STATEMENT OF PURPOSE

     Pursuant to the terms of the Credit Agreement dated as of December 15, 2006 (as amended, restated, supplemented or otherwise modified from time to time, the “ Credit Agreement ”) among Jack in the Box Inc., a Delaware corporation, as borrower (the “ Borrower ”), the financial institutions (the “ Lenders ”) from time to time party thereto and the Administrative Agent, the Lenders have agreed to make Extensions of Credit to the Borrower upon the terms and subject to the conditions set forth therein.

     The Borrower and the Guarantors, though separate legal entities, comprise one integrated financial enterprise, and all Extensions of Credit to the Borrower will inure, directly or indirectly, to the benefit of each of the Guarantors.

     It is a condition precedent to the obligation of the Lenders to make their respective Extensions of Credit to the Borrower under the Credit Agreement that the Guarantors shall have executed and delivered this Guaranty to the Administrative Agent and the Secured Parties.

     NOW, THEREFORE, for good and valuable consideration, the receipt and sufficiency of which are hereby acknowledged by the parties hereto, and to induce the Administrative Agent and the Lenders to enter into the Credit Agreement and to induce the Lenders to make their respective Extensions of Credit to the Borrower thereunder, the Guarantors hereby agree with the Administrative Agent and the Secured Parties, as follows:

     SECTION 1. Definitions .

     (a) The following terms when used in this Guaranty shall have the meanings assigned to them below:

     “ Additional Guarantor ” means each Domestic Subsidiary of the Borrower which hereafter becomes a Guarantor pursuant to Section 26 hereof and Section 9.9 of the Credit Agreement.

     “ Applicable Insolvency Laws ” means all Applicable Law governing bankruptcy, reorganization, arrangement, adjustment of debts, relief of debtors, dissolution, insolvency, fraudulent transfers or conveyances or other similar laws (including, without limitation, 11 U.S.C. Sections 547, 548 and 550 and other “avoidance” provisions of Title 11 of the United States Code).

 


 

     “ Guaranteed Obligations ” has the meaning set forth in Section 2(a) hereof.

     “ Guaranty ” means this Guaranty Agreement, as amended, restated, supplemented or otherwise modified from time to time.

     “ Permitted Liens ” means those Liens permitted pursuant to Section 11.2 of the Credit Agreement.

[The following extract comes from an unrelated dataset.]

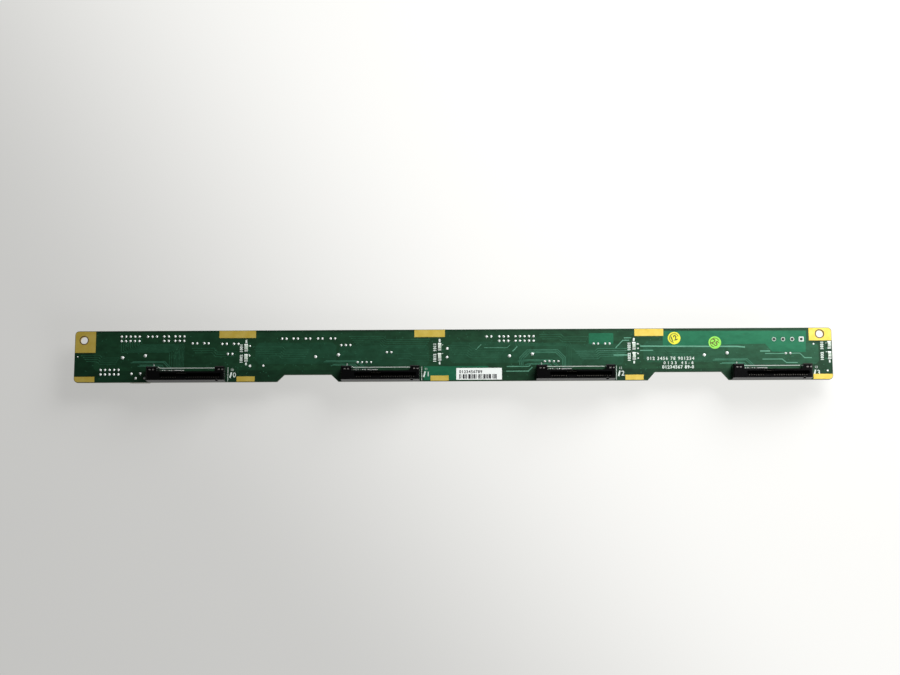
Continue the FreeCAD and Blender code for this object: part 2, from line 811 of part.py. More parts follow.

     (b) Unless otherwise indicated herein, capitalized terms used and not otherwise defined in this Guaranty including the preambles and recitals hereof shall have the meanings ascribed to them in the Credit Agreement. In the event of a conflict between capitalized terms defined herein and in the Credit Agreement, the Credit Agreement shall control.

     (c) The words “hereof,” “herein”, “hereto” and “hereunder” and words of similar import when used in this Guaranty shall refer to this Guaranty as a whole and not to any particular provision of this Guaranty, and Section references are to this Guaranty unless otherwise specified. The meanings given to terms defined herein shall be equally applicable to both the singular and plural forms of such terms. Where the context requires, terms relating to the Collateral or any part thereof, when used in relation to a Guarantor, shall refer to such Guarantor’s Collateral or the relevant part thereof.

     SECTION 2. Guaranty of Obligations of Guarantors .

     (a)  Nature of Guaranty . Each Guarantor hereby, jointly and severally with the other Guarantors, unconditionally guarantees to the Administrative Agent and the Secured Parties, and their respective permitted successors, endorsees, transferees and assigns, the prompt payment and performance of all Obligations of the Borrower, whether primary or secondary (whether by way of endorsement or otherwise), whether now existing or hereafter arising, whether or not from time to time reduced or extinguished (except by payment thereof) or hereafter increased or incurred, whether enforceable or unenforceable as against the Borrower, whether or not discharged, stayed or otherwise affected by any Applicable Insolvency Law or proceeding thereunder, whether created directly with the Administrative Agent or any Secured Party or acquired by the Administrative Agent or any Secured Party through assignment or endorsement, whether matured or unmatured, whether joint or several, as and when the same become due and payable (whether at maturity or earlier, by reason of acceleration, mandatory repayment or otherwise), in accordance with the terms of any such instruments evidencing any such obligations, including all renewals, extensions or modifications thereof (all Obligations of the Borrower, including all of the foregoing, being hereinafter collectively referred to as the “ Guaranteed Obligations ”).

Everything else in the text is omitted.